WHAT THE TASK REQUIRES - The required output consists solely of the lines from the one containing "Continue the three.js" down to the one containing "cotton loop, whose", both included, each quoted exactly.

DATA ROWS -
************
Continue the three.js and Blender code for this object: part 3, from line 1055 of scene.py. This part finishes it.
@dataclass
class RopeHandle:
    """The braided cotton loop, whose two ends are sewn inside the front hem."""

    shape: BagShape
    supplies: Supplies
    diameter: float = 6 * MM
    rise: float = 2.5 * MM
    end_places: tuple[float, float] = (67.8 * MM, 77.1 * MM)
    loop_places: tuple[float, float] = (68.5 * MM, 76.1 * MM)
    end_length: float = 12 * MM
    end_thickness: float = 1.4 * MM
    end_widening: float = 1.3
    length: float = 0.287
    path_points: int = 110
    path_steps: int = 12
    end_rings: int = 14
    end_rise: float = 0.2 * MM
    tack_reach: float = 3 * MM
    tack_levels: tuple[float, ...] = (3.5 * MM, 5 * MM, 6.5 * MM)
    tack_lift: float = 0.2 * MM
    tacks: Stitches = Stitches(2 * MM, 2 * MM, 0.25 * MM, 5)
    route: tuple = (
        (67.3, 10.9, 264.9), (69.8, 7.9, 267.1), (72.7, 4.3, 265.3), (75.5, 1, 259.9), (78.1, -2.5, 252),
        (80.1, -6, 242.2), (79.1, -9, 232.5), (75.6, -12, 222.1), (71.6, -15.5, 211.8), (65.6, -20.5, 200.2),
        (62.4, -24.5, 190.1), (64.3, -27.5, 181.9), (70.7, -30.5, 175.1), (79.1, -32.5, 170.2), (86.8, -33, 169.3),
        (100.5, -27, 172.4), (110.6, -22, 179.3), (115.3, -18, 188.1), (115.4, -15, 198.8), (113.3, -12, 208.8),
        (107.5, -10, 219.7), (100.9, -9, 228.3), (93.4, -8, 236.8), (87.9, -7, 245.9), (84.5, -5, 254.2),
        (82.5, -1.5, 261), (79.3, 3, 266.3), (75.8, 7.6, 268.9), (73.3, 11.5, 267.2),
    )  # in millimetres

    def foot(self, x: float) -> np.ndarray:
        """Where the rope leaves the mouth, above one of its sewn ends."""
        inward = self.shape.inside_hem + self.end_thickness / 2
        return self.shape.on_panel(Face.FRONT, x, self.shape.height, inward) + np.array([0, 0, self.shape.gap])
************
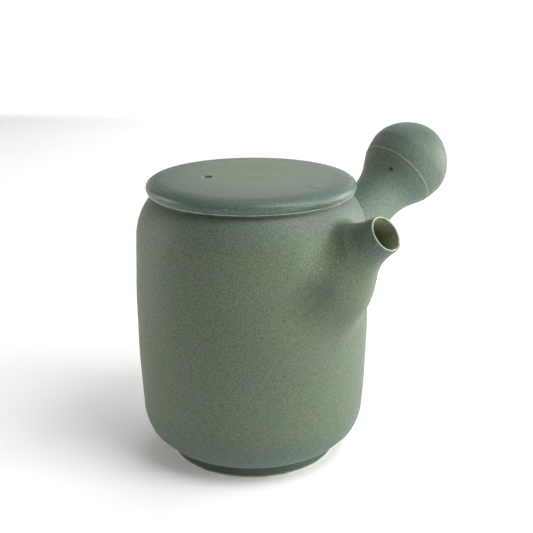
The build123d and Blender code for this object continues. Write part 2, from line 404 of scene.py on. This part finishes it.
************
SOLUTION -
Continue the three.js and Blender code for this object: part 3, from line 1055 of scene.py. This part finishes it.
@dataclass
class RopeHandle:
    """The braided cotton loop, whose two ends are sewn inside the front hem."""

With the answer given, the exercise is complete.